American politician from West Virginia

Robert Lee Karnes is an American politician born in and representing West Virginia. He is known for controversial, conservative rhetoric. He is a former Republican member of the West Virginia Senate, representing the 11th district from 2014 until 2018 and from 2020 to 2024.

Karnes initially took office after defeating Incumbent Democratic Senator Greg Tucker in 2014. This was the first election cycle in which West Virginian Republicans gained control in either the state House or Senate in over 80 years. Karnes then won re-election in the 2020 General Election after defeating Incumbent Republican Senator John Pitsenbarger in the 2020 Republican primary and Democrat Denise Campbell in the general election.

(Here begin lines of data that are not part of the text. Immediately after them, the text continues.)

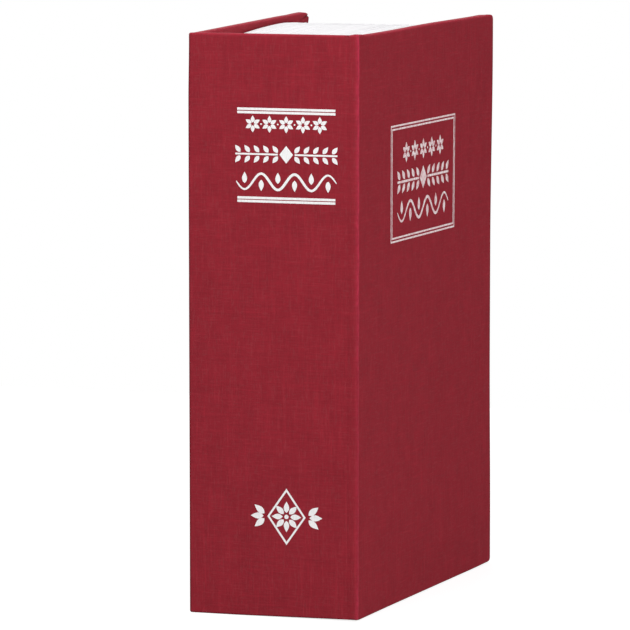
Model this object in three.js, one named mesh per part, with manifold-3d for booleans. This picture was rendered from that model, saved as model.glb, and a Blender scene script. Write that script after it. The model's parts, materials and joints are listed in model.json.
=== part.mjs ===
// A book diversion safe: a small hardback case with a lockable steel box hidden in its pages.
// Millimetres, +Z up. The book stands on its tail edges with the spine towards -Y, the front
// cover towards +X and the fore-edge towards +Y. The origin is the bottom centre of its box.

import * as THREE from "three";
import { mergeVertices } from "three/addons/utils/BufferGeometryUtils.js";
import { RoundedBoxGeometry } from "three/addons/geometries/RoundedBoxGeometry.js";
import Module from "manifold-3d";

const wasm = await Module();
wasm.setup();

// Driving dimensions of the closed book
const bookHeight = 180;
const bookWidth = 115;
const bookThickness = 54;

// How far the front cover stands open as the book is kept, in degrees
const coverAjar = 6;

// Hard cover: greyboard wrapped in printed covering paper
const boardThickness = 1.8;
const coveringThickness = 0.3;
const glueLine = 0.3;
const turnIn = 14;
const coverEdgeRadius = 0.6;
const jointGap = 0.3;
const jointGroove = 1.2;

// Endpapers and spine lining
const endpaperThickness = 0.25;
const endpaperMargin = 3;
const endpaperHingeGap = 0.5;

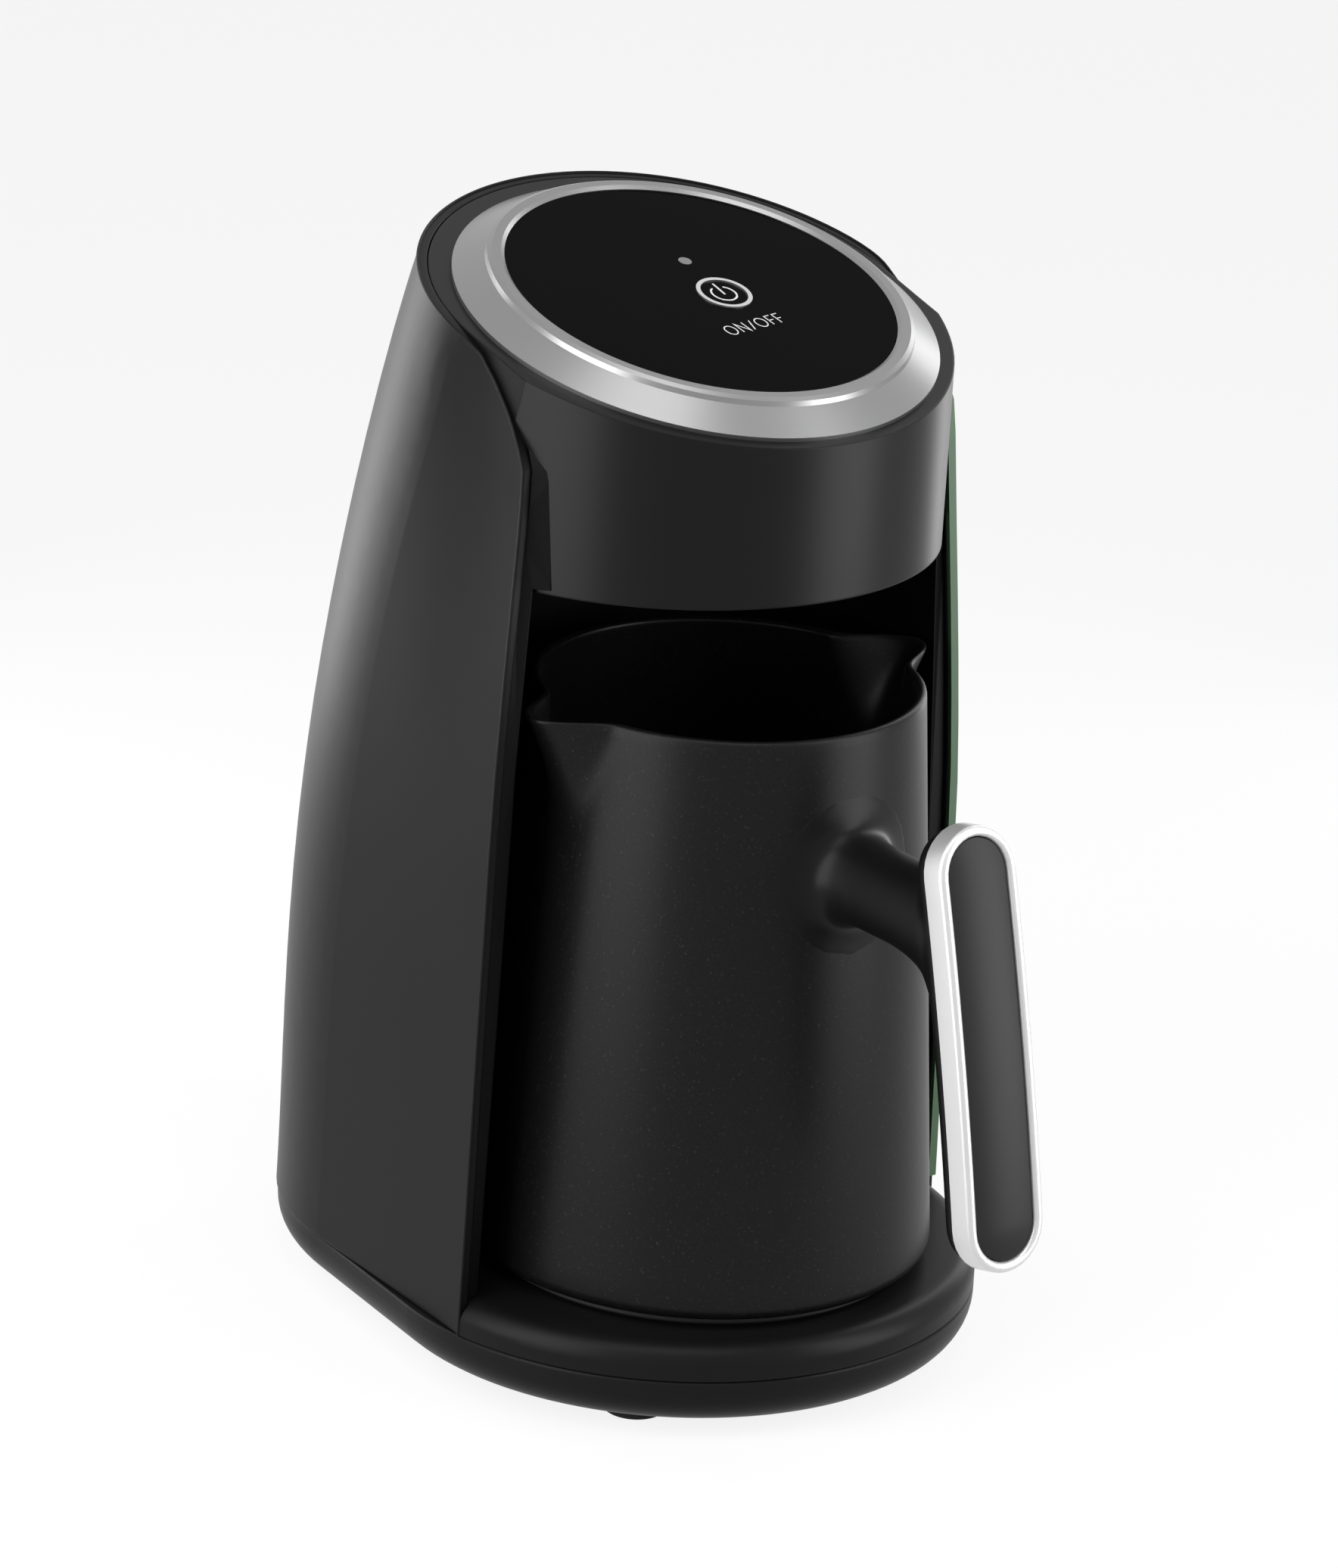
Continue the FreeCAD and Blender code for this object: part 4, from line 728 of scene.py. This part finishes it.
label = {"across": -1.9, "back": -12.6, "turn": 7, "tall": 3.3, "line": 0.27, "thick": 0.03,
         "middleBar": 0.8, "roundSteps": 36,
         "letters": (("O", -6.2, 2.6), ("N", -2.85, 2.0), ("/", -0.2, 1.1), ("O", 2.5, 2.6),
                     ("F", 5.5, 1.4), ("F", 7.7, 1.4))}  # letter, place along the line and width


def letterPaths(letter, wide):  # strokes of one letter about its middle, and whether each is closed
    w, t = wide / 2, label["tall"] / 2
    if letter == "O":
        return [(arc(w, t, 0, 360, label["roundSteps"])[:-1], True)]
    strokes = {"N": (((-w, -t), (-w, t), (w, -t), (w, t)),),
               "/": (((-w, -t), (w, t)),),
               "F": (((w, t), (-w, t), (-w, -t)), ((-w, 0), (w * label["middleBar"], 0)))}
    return [([Vector(spot) for spot in stroke], False) for stroke in strokes[letter]]


def makeLabel():
    bm = bmesh.new()
    turn = Matrix.Rotation(math.radians(label["turn"]), 2)
    start = Vector((label["across"], label["back"]))
    level = topOf("top_panel")
    for letter, along, wide in label["letters"]:
        for path, closed in letterPaths(letter, wide):
            spots = [turn @ (spot + Vector((along, 0))) + start for spot in path]
            ribbon(bm, spots, label, level, closed)
    addPiece("panel_label", toMesh(bm, "panelLabel"), "machine", "mark_silver", "mark_white", smooth=False)


makeSymbol()
makeLabel()
print("marks on the panel done")


# Stage: a pale floor that keeps the shadow, under a white sky
stage = {"floor": 8.0, "floorDrop": 0.0002, "floorTone": 0.88, "glow": 0.86, "sky": 0.30}


def seenAsWhite(f):  # 1 for rays from the camera, a reflection or a refraction
    camera, glossy, clear = (f.add("ShaderNodeLightPath", output="Is " + kind + " Ray")
                             for kind in ("Camera", "Glossy", "Transmission"))
    return f.add("ShaderNodeMath", {"operation": "MAXIMUM"}, {0: camera, 1: glossy + clear})


def makeFloor():
    half, low = stage["floor"] / 2, -stage["floorDrop"]
    corners = ((-half, -half), (half, -half), (half, half), (-half, half))
    mesh = bpy.data.meshes.new("floor")
    mesh.from_pydata([(x, y, low) for x, y in corners], [], [range(len(corners))])
    floor = bpy.data.objects.new("floor", mesh)
    scene.collection.objects.link(floor)
    f = Finish("floor_white")
    plain = f.add("ShaderNodeBsdfDiffuse", None, {"Color": tone(stage["floorTone"])})
    glow = f.add("ShaderNodeEmission", None, {"Color": tone(1), "Strength": 1.0})
    share = seenAsWhite(f) * stage["glow"]
    mesh.materials.append(f.surface(f.add("ShaderNodeMixShader", None, {0: share, 1: plain, 2: glow})))


def makeSky():
    f = Finish("sky", sky=True)
    dim = f.add("ShaderNodeBackground", None, {"Color": tone(1), "Strength": stage["sky"]})
    white = f.add("ShaderNodeBackground", None, {"Color": tone(1), "Strength": 1.0})
    scene.world = f.surface(f.add("ShaderNodeMixShader", None, {0: seenAsWhite(f), 1: dim, 2: white}))


lamps = {  # direction over the floor, distance and height in metres, size, radiance
    "left": dict(way=(-1.0, -0.02), far=0.42, height=0.36, size=(0.30, 0.70), glow=4.6),
    "right": dict(way=(0.588, -0.809), far=0.45, height=0.36, size=(0.22, 0.70), glow=5.5),
    "leftBack": dict(way=(-0.275, 0.961), far=0.50, height=0.28, size=(0.30, 0.54), glow=3.4),
    "rightBack": dict(way=(0.961, 0.275), far=0.50, height=0.36, size=(0.10, 0.70), glow=3.2),
    "top": dict(way=(-0.25, -0.35), far=0.5, height=1.6, size=(0.8, 0.8), glow=2.5),
}
lampAim = Vector((0, 0, 0.36))


def makeLamps():  # the camera doesn't see them, and reflections do
    for name, look in lamps.items():
        data = bpy.data.lights.new(name, "AREA")
        data.shape = "RECTANGLE"
        data.size, data.size_y = look["size"]
        data.energy = look["glow"] * math.pi * data.size * data.size_y
        lamp = bpy.data.objects.new(name, data)
        lamp.location = Vector((*look["way"], 0)).normalized() * look["far"] + Vector((0, 0, look["height"]))
        lamp.rotation_euler = (lampAim - lamp.location).to_track_quat("-Z", "Y").to_euler()
        lamp.visible_camera = False
        scene.collection.objects.link(lamp)


# Camera: angles in degrees, lengths in metres, pixels in the photograph's frame
shot = {"azimuth": -39, "elevation": 19.76, "roll": 3.33, "distance": 1.37166, "focal": 8626.4,
        "aimHeight": 0.120, "aimPixel": (953.7, 1061.2), "frame": (1768, 2072), "sensor": 36, "clipEnd": 50}


def makeCamera():
    azimuth, elevation, roll = (math.radians(shot[key]) for key in ("azimuth", "elevation", "roll"))
    flat = math.cos(elevation)
    ahead = -Vector((math.sin(azimuth) * flat, -math.cos(azimuth) * flat, math.sin(elevation)))
    level = Vector((math.cos(azimuth), math.sin(azimuth), 0))
    plumb = ahead.cross(level)
    right = level * math.cos(roll) - plumb * math.sin(roll)
    down = level * math.sin(roll) + plumb * math.cos(roll)
    wide, tall = shot["frame"]
    offX = (shot["aimPixel"][0] - wide / 2) / shot["focal"]
    offY = (shot["aimPixel"][1] - tall / 2) / shot["focal"]
    target = Vector((potAxis.x, potAxis.y, shot["aimHeight"]))
    spot = target - (right * offX + down * offY + ahead) * shot["distance"]
    data = bpy.data.cameras.new("camera")
    data.sensor_width = shot["sensor"]
    data.lens = shot["focal"] * shot["sensor"] / tall
    data.clip_end = shot["clipEnd"]
    camera = bpy.data.objects.new("camera", data)
    turn = Matrix((right, -down, -ahead)).transposed().to_4x4()
    camera.matrix_world = Matrix.Translation(spot) @ turn
    scene.collection.objects.link(camera)
    scene.camera = camera


makeFloor()
makeSky()
makeLamps()
makeCamera()
scene.view_settings.view_transform = "Standard"
print("stage, lamps and camera done")
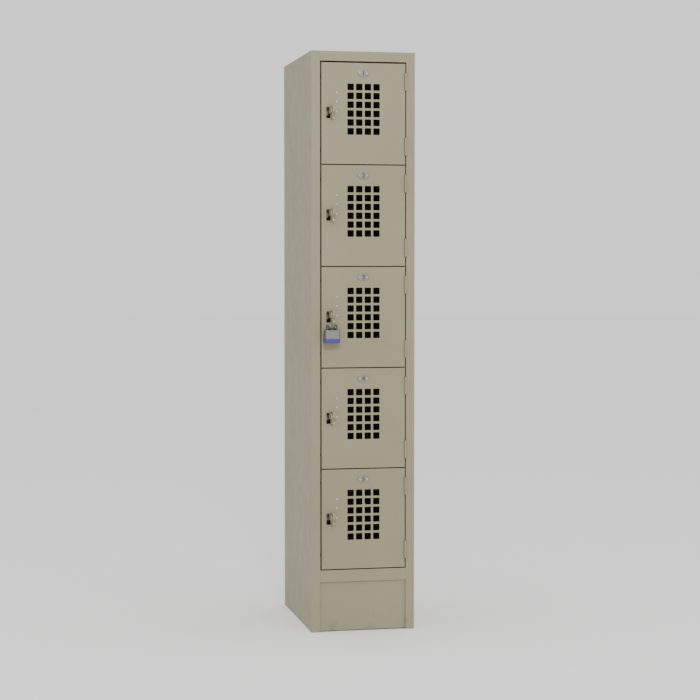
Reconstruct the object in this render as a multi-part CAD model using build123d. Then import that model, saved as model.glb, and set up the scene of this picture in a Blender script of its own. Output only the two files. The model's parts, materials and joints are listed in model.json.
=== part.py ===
from build123d import *
import math
import os

# Five-tier box locker: one column of five perforated doors in a welded steel frame, with a padlock
# hanging on the third door. Origin on the floor at the centre of the whole outline, doors facing -Y.

# ---- cabinet ----
width = 305.0  # across the front frame
depth = 457.0  # face of the frame to the outside of the back panel
height = 1676.0  # floor to top panel
tiers = 5
base_height = 146.0  # legs and kick panel, up to the bottom rail
body_sheet = 0.8
frame_sheet = 1.5

# ---- front frame ----
upright_face = 25.4
upright_depth = 32.0
top_rail = 28.0
bottom_rail = 34.0
rail_lap = 2.5  # rail flanges reach this far past the door stops
face_radius = 0.7  # rounded edge of the folded frame members
stop_lip = 12.0  # flange of an upright that a closed door rests against
cross_rail_height = 21.0
cross_rail_rise = 6.0  # part of a cross rail that stands above the gap between two doors
cross_rail_depth = 15.0
kick_recess = 4.0
kick_clear = 3.0  # kick panel above the floor
kick_flange = 12.0
over = 1.0  # cutting shapes run this far past what they cut
near = 0.01  # how close an edge lies to the plane that picks it

# ---- doors ----
door_sheet = 1.5
door_depth = 16.0
door_radius = 1.1  # outside bend of the door's edges
door_gap = 3.0  # between one door and the next
top_gap = 4.5  # between the top door and the top rail
strike_gap = 4.5  # between the doors and the left upright
hinge_gap = 3.0  # between the doors and the right upright
stop_gap = 2.0  # between the back of a closed door and its stop
vent_size = 19.0
vent_corner = 1.2
vent_pitch = 25.4
vent_columns = 4
vent_rows = 6
vent_first = 69.0  # first row of vents, below the door's top edge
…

Karnes ran for re-election in 2024 but was defeated in the Republican primary by Robbie Morris.

==Election results==

West Virginia Senate District 11 (Position B) election, 2020
| Party |  | Candidate | Votes | % |
|---|---|---|---|---|
|  | Republican | Robert L. Karnes | 23,364 | 51.4% |
|  | Democratic | Denise Campbell | 22,116 | 48.6% |
| Total votes |  |  | 45,480 | 100.0% |

West Virginia Senate District 11 (Position A) election, 2014
| Party |  | Candidate | Votes | % |
|---|---|---|---|---|
|  | Republican | Robert L. Karnes | 15,171 | 55.59% |
|  | Democratic | Gregory Tucker (incumbent) | 12,122 | 44.41% |
| Total votes |  |  | 27,293 | 100.0% |

West Virginia House District 44 election, 2012
| Party |  | Candidate | Votes | % |
|---|---|---|---|---|
|  | Democratic | Dana Lynch | 3,351 | 59.94% |
|  | Republican | Robert L. Karnes | 2,240 | 40.06% |
| Total votes |  |  | 5,591 | 100.0% |

==Controversies==
During the 2018–2019 teachers' strikes, Karnes stated he believed that the strikes "[wouldn't] have any significant effect."

In 2021, during the COVID-19 pandemic, Karnes wore a mesh mask to protest the West Virginian state-level mask mandate and Centers for Disease Control and Prevention guidelines by conducting official duties without a proper face covering.

Karnes was the only senator to vote against the Film Tax Credit, noting it would benefit Bette Midler more than West Virginia residents. It afforded him headlines via national news media.